I love him like crazy. I don’t want him to suffer, but I also don’t want to wake up three times each night to let him out to urinate. And those times that he doesn’t whine to be let out, he just pees in his bed. My mom friends (I don’t know about all dudes, but among my hetero couple friends, it is really only the ladies who are doing this work) seem to be more focused on their baby’s well-being than urine ruining their carpet, while I constantly am concerned about Scooter pee leaking through his bed. 

Unto you a doggy is born

It all started two weeks ago while my wife was out of the country. I was having an emotional melt (not directly related to being alone, but certainly the loneliness compounded it) and woke up wanting comfort (poor me!) and looked to Scooter for morning snuggles. Instead of a soft and fluffy coat I found his bed soaked and his fur drenched in pee. I felt it really lent a type of gravitas to the depths of my self-pity to get on my hands and knees and blot urine stains from our new carpet (!) instead of crying softly in bed over the weight of my feelings. Next, a de-pee fur bath.
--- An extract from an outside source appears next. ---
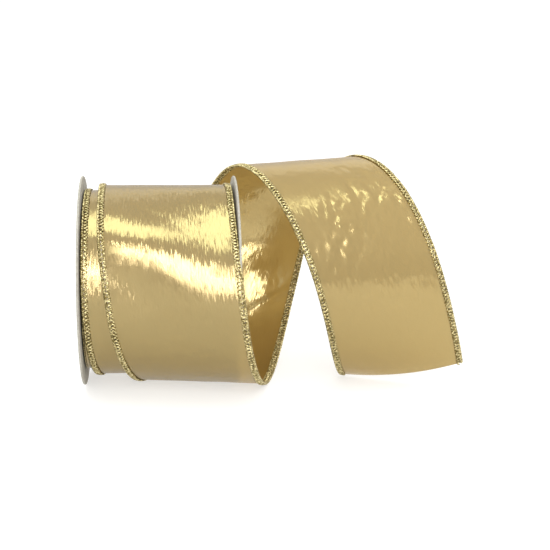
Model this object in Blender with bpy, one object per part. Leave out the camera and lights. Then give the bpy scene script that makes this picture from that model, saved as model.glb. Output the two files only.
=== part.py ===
"""A card spool of 2 1/2 inch wired ribbon, with the outer turns slackened into one loop and a free tail.

Lengths are in millimetres and are turned into metres where the meshes are made. The ribbon's route is given from
the centre of the spool, whose axis runs along X.
"""

import math

import bmesh
import bpy
import numpy as np
from mathutils import Matrix, Vector

MM = 0.001

# The card spool: two discs glued to a card tube, a 4 inch spool.
FLANGE_RADIUS = 50.8
FLANGE_THICKNESS = 1.0
FLANGE_SPACING = 73.1
RIM_CHAMFER = 0.2
TUBE_RADIUS = 19.05
TUBE_WALL = 1.5
GAP = 0.3
SPOOL_CENTRE = (-57.92, -8.91, 52.52)

# The ribbon: gold cloth with an overlocked, wired edge along each side.
RIBBON_WIDTH = 63.5
CLOTH_THICKNESS = 0.3
EDGE_WIDTH = 3.3
EDGE_THICKNESS = 1.2
EDGE_FACE = 1.9
WIRE_RADIUS = 0.15
WIRE_BORE = 0.42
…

I even tried to blow dry him, but he was not interested. 

Later that day, I face-timed a friend to recount my sorrows, and she happened to be at the doctor’s office. She was waiting for an appointment for her littlest one, due to the fact that her three kids, all under age seven, were up the night before barfing and she had spent the night comforting them, bathing them, and cleaning up vomit. She was tired but mostly just concerned about her daughters’ health. What I mean to say, she was more concerned with her kids than herself. 

So.

I feel like there’s a lesson here:

  • It’s great that I’m not a kid mom
  • Maybe I could pray for patience

*Just so you know, I am really sweet to Scooter and always tend to all his needs, but inside I secretly wish my dog brought me bed coffee and fed himself. *

Redwood glamour dog

Alaska feels like the end of the other world. People who live in 24 hour sun or 24 hour night must, by nature, be extreme. I’m fascinated. Who intentionally inhabits the 49th state? I foolishly think I know ALL about the Alaskan psyche from reading Drop City by T.C. Boyle in 2003. Obviously my research has been exhaustive.

I loved the 18.39 hours of sunlight early June provided. My internal clock burned like a midnight star. I cannot fathom living through the dark winters.
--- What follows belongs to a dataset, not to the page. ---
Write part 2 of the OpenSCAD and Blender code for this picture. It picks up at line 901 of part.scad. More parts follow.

In Seward we floated the fjords of Resurrection Bay, saw humpback whales, and pet the arms of a 70 lb Giant Pacific Octopus named Gilly. Wild beasts in their habitat.
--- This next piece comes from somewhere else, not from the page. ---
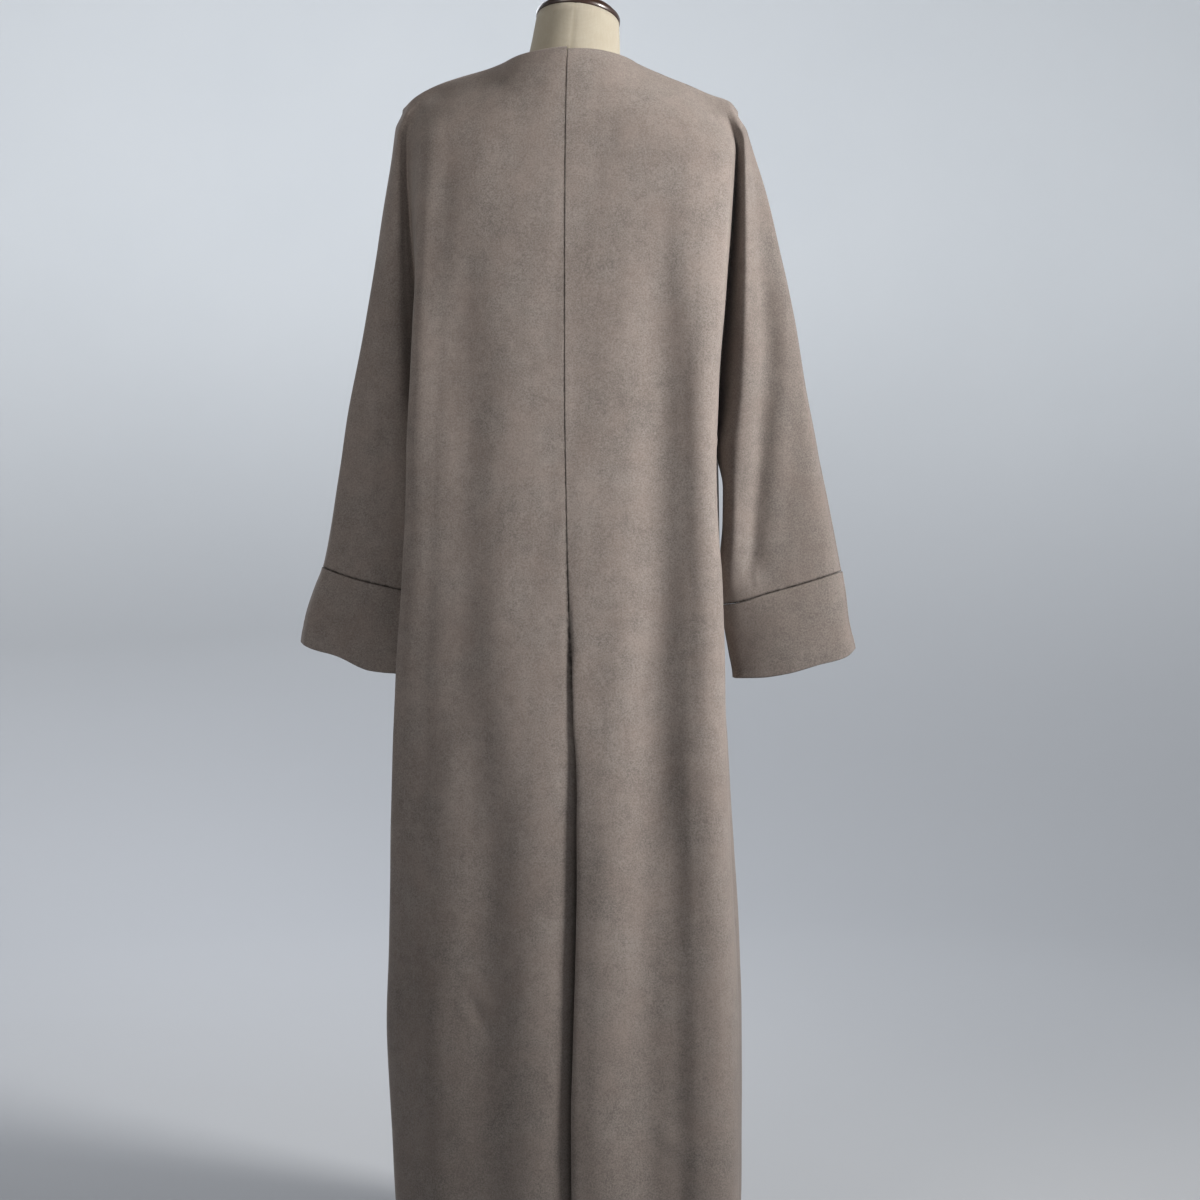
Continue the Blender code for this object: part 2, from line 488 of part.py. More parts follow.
    def edge_height(self, rows, place):
        """Height of the cuff's seam or hem at a place, from its table by the share across."""
        height = rows[len(rows) // 2][1]
        for _ in range(EDGE_PASSES):
            inner, outer = eased(self.seams, height, 3), eased(self.seams, height, 5)
            share = (self.section(place, height, "sleeve")[0] - inner) / (outer - inner)
            height = eased(rows, min(max(share, 0.0), 1.0), 1)
        return height

    def leg_point(self, place, height, leg):
        """A point below the underarm level."""
        x, y = self.section(place, height, leg)
        return (self.mirror * x, y, height)


def panel_sheet(face, side):
    """Points and faces of a panel's middle surface, and its edge points by name."""
    panel = Panel(face, side)
    points, faces = [], []
    valley = COLUMNS.index(AT_VALLEY)
    rows = []
    for row in range(UPPER_ROWS + 1):
        line = []
        for place in COLUMNS:
            line.append(len(points))
            points.append(panel.upper_point(place, row / UPPER_ROWS))
        rows.append(line)
    body = [rows[-1][:valley + 1]]
    for row in range(1, BODY_ROWS + 1):
        height = UNDERARM_HEIGHT + (HEM_HEIGHT - UNDERARM_HEIGHT) * row / BODY_ROWS
        line = []
        for place in COLUMNS[:valley + 1]:
            line.append(len(points))
            points.append(panel.leg_point(place, height, "body"))
        body.append(line)
    sleeve = [rows[-1][valley:]]
    for row in range(1, SLEEVE_ROWS + 1):
        line = []
        for place in COLUMNS[valley:]:
            end = panel.edge_height(CUFF_SEAM[side], place)
            height = UNDERARM_HEIGHT + (end - UNDERARM_HEIGHT) * row / SLEEVE_ROWS
            line.append(len(points))
            points.append(panel.leg_point(place, height, "sleeve"))
        sleeve.append(line)
    for grid in (rows, body, sleeve):
        for upper, lower in zip(grid, grid[1:]):
            for a, b, c, d in zip(upper, upper[1:], lower[1:], lower):
                faces.append((a, b, c, d))
    if (face == "back") != (side == "left"):
        faces = [tuple(reversed(each)) for each in faces]
    seams = {}
    add_pull(seams, rows[0][COLUMNS.index(AT_NECK_POINT):], rows[1][COLUMNS.index(AT_NECK_POINT):])
    add_pull(seams, [line[-1] for line in rows + sleeve[1:]], [line[-2] for line in rows + sleeve[1:]])
    add_pull(seams, [line[-1] for line in body[1:]], [line[-2] for line in body[1:]])
    add_pull(seams, [line[0] for line in sleeve[1:]], [line[1] for line in sleeve[1:]])
    add_pull(seams, [body[0][-1]] * 3, [rows[-2][valley], body[0][-2], sleeve[0][1]])
    add_pull(seams, sleeve[-1], sleeve[-2])
    if face == "back":
        add_pull(seams, [line[0] for line in rows + body[1:]], [line[1] for line in rows + body[1:]])
    return np.array(points), faces, seams


def add_pull(seams, edge, inside):
    """Note for each edge point the inner points it is drawn back towards."""
    for point, inner in zip(edge, inside):
        seams.setdefault(point, []).append(inner)


def cuff_sheet(side):
    """Points and faces of a cuff's middle surface, a sloping band closed round the sleeve."""
    halves = (Panel("back", side), Panel("front", side))
    around = [(halves[0], place) for place in COLUMNS if place >= AT_VALLEY]
    around += [(halves[1], place) for place in reversed(COLUMNS) if AT_VALLEY < place < 1.0]
    points, faces = [], []
    for row in range(CUFF_ROWS + 1):
        share = row / CUFF_ROWS
        for panel, place in around:
            start = panel.edge_height(CUFF_SEAM[side], place)
            end = panel.edge_height(CUFF_HEM[side], place)
            points.append(panel.leg_point(place, start + (end - start) * share, "sleeve"))
    count = len(around)
    for row in range(CUFF_ROWS):
        for i in range(count):
            j = (i + 1) % count
            faces.append((row * count + i, row * count + j, (row + 1) * count + j, (row + 1) * count + i))
    if side == "right":
        faces = [tuple(reversed(each)) for each in faces]
    seams = {}
    add_pull(seams, range(count), range(count, 2 * count))
    return np.array(points), faces, seams


def face_normals_summed(points, faces):
    """Sum of the face normals at each point, weighted by area."""
    total = np.zeros_like(points)
    for each in faces:
        a, b, c, d = (points[i] for i in each)
        normal = np.cross(c - a, d - b)
        for i in each:
            total[i] += normal
    return total


def shared_normals(sheets):
    """Unit normals for several sheets, the same where sheets meet at a seam."""
    totals = {}
    keys = []
    for points, faces, _ in sheets:
        sums = face_normals_summed(points, faces)
        own = [tuple(np.round(point, 5)) for point in points]
        keys.append(own)
        for key, value in zip(own, sums):
            totals[key] = totals.get(key, 0) + value
    return [np.array([totals[key] / np.linalg.norm(totals[key]) for key in own]) for own in keys]


def drawn_back(points, seams, distance):
    """The sheet with its seam edges drawn back from the seam by a distance."""
    moved = points.copy()
    for point, inner in seams.items():
        for other in inner:
            way = points[other] - points[point]
            moved[point] += distance * way / np.linalg.norm(way)
    return moved


def add_shell(name, sheet, normals, wall, seam_gap, material):
    """A closed wall on a sheet, half its thickness to each side."""
    points, faces, seams = sheet
    middle = drawn_back(points, seams, seam_gap)
    outer = middle + normals * wall / 2
    inner = middle - normals * wall / 2
    mesh = bmesh.new()
    outside = [mesh.verts.new(point) for point in outer]
    inside = [mesh.verts.new(point) for point in inner]
    used = {}
    for each in faces:
        mesh.faces.new([outside[i] for i in each])
        mesh.faces.new([inside[i] for i in reversed(each)])
        for a, b in zip(each, each[1:] + each[:1]):
            used[(a, b)] = True
    for a, b in used:
        if (b, a) not in used:
            mesh.faces.new((outside[b], outside[a], inside[a], inside[b]))
    finish(mesh, name, material)


def finish(mesh, name, material):
    """Link a finished mesh as one object with its material."""
    bmesh.ops.recalc_face_normals(mesh, faces=mesh.faces)
    data = bpy.data.meshes.new(name)
    mesh.to_mesh(data)
    mesh.free()
    part = bpy.data.objects.new(name, data)
    bpy.context.collection.objects.link(part)
    data.materials.append(material)


def add_rings(name, rings, material):
    """A closed solid lofted through rings of points, with flat ends."""
    mesh = bmesh.new()
    lines = [[mesh.verts.new(point) for point in ring] for ring in rings]
    count = len(lines[0])
    for lower, upper in zip(lines, lines[1:]):
        for i in range(count):
            j = (i + 1) % count
            mesh.faces.new((lower[i], lower[j], upper[j], upper[i]))
    mesh.faces.new(list(reversed(lines[0])))
    mesh.faces.new(lines[-1])
    finish(mesh, name, material)


def neck_place(height):
    """Shift of the leaning neck's middle at a height."""
    above = max(height - NECK_LEAN_START, 0.0)
    return (-above * math.tan(NECK_LEAN_RIGHT), -above * math.tan(NECK_LEAN_FORWARD))


def torso_rings():
    """Rings of the torso and neck; the last is the tilted neck top."""
    rings = []
    for height, half_width, back_y, front_y in TORSO_RINGS:
        shift_x, shift_y = neck_place(height)
        ring = []
        for i in range(TORSO_SIDES):
            turn = 2 * math.pi * i / TORSO_SIDES
            depth = back_y if math.sin(turn) > 0 else -front_y
            ring.append((half_width * math.cos(turn) + shift_x, depth * math.sin(turn) + shift_y, height))
        rings.append(ring)
    rings.append(tilted_ring(NECK_TOP_RADIUS, 0.0, TORSO_SIDES))
    return rings


def tilted_ring(radius, lift, sides):
    """A ring square to the leaning neck's axis, lifted along it above the neck's top."""
    shift_x, shift_y = neck_place(NECK_TOP_HEIGHT)
    axis = np.array((-math.tan(NECK_LEAN_RIGHT), -math.tan(NECK_LEAN_FORWARD), 1.0))
    axis /= np.linalg.norm(axis)
    across = np.cross((0.0, 1.0, 0.0), axis)
    across /= np.linalg.norm(across)
    along = np.cross(axis, across)
    middle = np.array((shift_x, shift_y, NECK_TOP_HEIGHT)) + axis * lift
    ring = []
    for i in range(sides):
        turn = 2 * math.pi * i / sides
        ring.append(tuple(middle + radius * (across * math.cos(turn) + along * math.sin(turn))))
    return ring


def cap_rings():
    """Rings of the low domed neck cap."""
    rings = [tilted_ring(CAP_RADIUS, PART_GAP, TORSO_SIDES),
             tilted_ring(CAP_RADIUS, PART_GAP + CAP_BAND - CAP_ROUNDING, TORSO_SIDES),
             tilted_ring(CAP_RADIUS - CAP_EDGE_TURN, PART_GAP + CAP_BAND - CAP_EDGE_TURN, TORSO_SIDES)]
    for i in range(CAP_DOME_STEPS):
        share = i / CAP_DOME_STEPS
        radius = (CAP_RADIUS - CAP_ROUNDING) * math.cos(0.5 * math.pi * share)
        rings.append(tilted_ring(radius, PART_GAP + CAP_BAND + CAP_DOME * math.sin(0.5 * math.pi * share),
                                 TORSO_SIDES))
    return rings


def turned_rings(profile):
    """Rings round the stand's upright axis from a profile of radius and height."""
    rings = []
    for radius, height in profile:
        ring = []
        for i in range(TURNED_SIDES):
            turn = 2 * math.pi * i / TURNED_SIDES
            ring.append((radius * math.cos(turn), radius * math.sin(turn), height))
        rings.append(ring)
    return rings


def new_material(name, finish_values):
    """A plain material from red, green, blue, roughness and metallic."""
    material = bpy.data.materials.new(name)
    material.use_nodes = True
    shader = material.node_tree.nodes["Principled BSDF"]
    shader.inputs["Base Color"].default_value = (*finish_values[:3], 1.0)
    shader.inputs["Roughness"].default_value = finish_values[3]
    shader.inputs["Metallic"].default_value = finish_values[4]
    material.diffuse_color = (*finish_values[:3], 1.0)
    return material


def main():
    """Build every piece."""
    for existing in list(bpy.data.objects):
        bpy.data.objects.remove(existing)
    names = [(face, side) for face in ("back", "front") for side in ("left", "right")]
    sheets = [panel_sheet(face, side) for face, side in names]
    cuffs = [cuff_sheet(side) for side in ("left", "right")]
    normals = shared_normals(sheets + cuffs)
    for (face, side), sheet, own in zip(names, sheets, normals):
        name = face + "_" + side
        add_shell(name, sheet, own, CLOTH_WALL, SEAM_HALF_GAP, new_material(name, SUEDE))
    for side, sheet, own in zip(("left", "right"), cuffs, normals[len(sheets):]):
        name = "cuff_" + side
        add_shell(name, sheet, own, CUFF_WALL, CUFF_SEAM_GAP, new_material(name, SUEDE))
    add_rings("form_body", torso_rings(), new_material("form_body", LINEN))
    add_rings("neck_cap", cap_rings(), new_material("neck_cap", CAP_BROWN))
    collar_top = TORSO_RINGS[0][0] - PART_GAP
    pole_foot = BASE_HEIGHT + PART_GAP
    pole = ((POLE_COLLAR_RADIUS, pole_foot), (POLE_COLLAR_RADIUS, pole_foot + POLE_COLLAR_HEIGHT),
            (POLE_RADIUS, pole_foot + POLE_COLLAR_HEIGHT), (POLE_RADIUS, collar_top - POLE_COLLAR_HEIGHT),
            (POLE_COLLAR_RADIUS, collar_top - POLE_COLLAR_HEIGHT), (POLE_COLLAR_RADIUS, collar_top))
    add_rings("stand_pole", turned_rings(pole), new_material("stand_pole", STAND_GREY))
    base = ((BASE_RADIUS, 0.0), (BASE_RADIUS, BASE_HEIGHT - BASE_EDGE),
            (BASE_RADIUS - BASE_EDGE, BASE_HEIGHT))
    add_rings("stand_base", turned_rings(base), new_material("stand_base", STAND_GREY))


main()
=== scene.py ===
"""Full-length batwing abaya cloak hanging on a limbless linen dress form.

The cloak is four panels of brushed faux suede, a back and a front on each side, each cut in
one with its half of a sleeve, and two deep cuffs turned double. Every piece of cloth is a thin
shell on a curved sheet. A sheet is built of level rows: a row is a smooth curve through a few
named places whose distance from the middle and depth come from short tables by height.

Frame: metres, +Z up, the wearer's front faces -Y and the wearer's left is +X. The origin is
the centre of the stand's flat underside.
"""
import logging
import math
from dataclasses import dataclass, field
from enum import Enum
from typing import Sequence

import bmesh
import bpy
import numpy as np
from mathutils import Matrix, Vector


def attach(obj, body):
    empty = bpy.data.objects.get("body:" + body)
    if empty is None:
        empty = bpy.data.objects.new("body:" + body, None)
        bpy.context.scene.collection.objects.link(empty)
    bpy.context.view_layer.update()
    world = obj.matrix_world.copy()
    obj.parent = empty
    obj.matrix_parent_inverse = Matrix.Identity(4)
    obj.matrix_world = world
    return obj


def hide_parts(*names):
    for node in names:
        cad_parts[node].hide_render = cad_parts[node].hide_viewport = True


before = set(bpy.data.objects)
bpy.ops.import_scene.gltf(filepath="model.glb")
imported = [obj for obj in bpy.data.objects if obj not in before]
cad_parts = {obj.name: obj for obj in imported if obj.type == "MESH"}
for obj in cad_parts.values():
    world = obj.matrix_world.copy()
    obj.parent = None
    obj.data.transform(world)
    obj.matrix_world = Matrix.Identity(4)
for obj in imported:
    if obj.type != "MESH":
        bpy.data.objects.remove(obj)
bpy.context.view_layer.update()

LOG = logging.getLogger("abaya")
MM = 0.001
QUARTER_TURN = 0.5 * math.pi

Table = Sequence[Sequence[float]]
Value = float | tuple | bpy.types.NodeSocket


class Face(Enum):
    """Which face of the cloak a panel is."""

    BACK = "back"
    FRONT = "front"


class Side(Enum):
    """The wearer's side."""

    LEFT = "left"
    RIGHT = "right"


class Leg(Enum):
    """Which part of a row a place is read from."""

    WHOLE = "whole"
    BODY = "body"
    SLEEVE = "sleeve"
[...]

Bear Glacier is visible in the lower left of the shot. We’re floating on Resurrection Bay outside of Seward, AK

Back in Anchorage we hiked, biked, ate delicious food, walking amongst the 49ers (not the right use, you say?) pretending as though their lives were normal and they didn’t live on the precipice of time.

Now I’m back in the lower 48, eating bowl 3 of honey nut cheerios for dinner, and watching the reunion of season 6 of RHOBH. Wild kingdom indeed.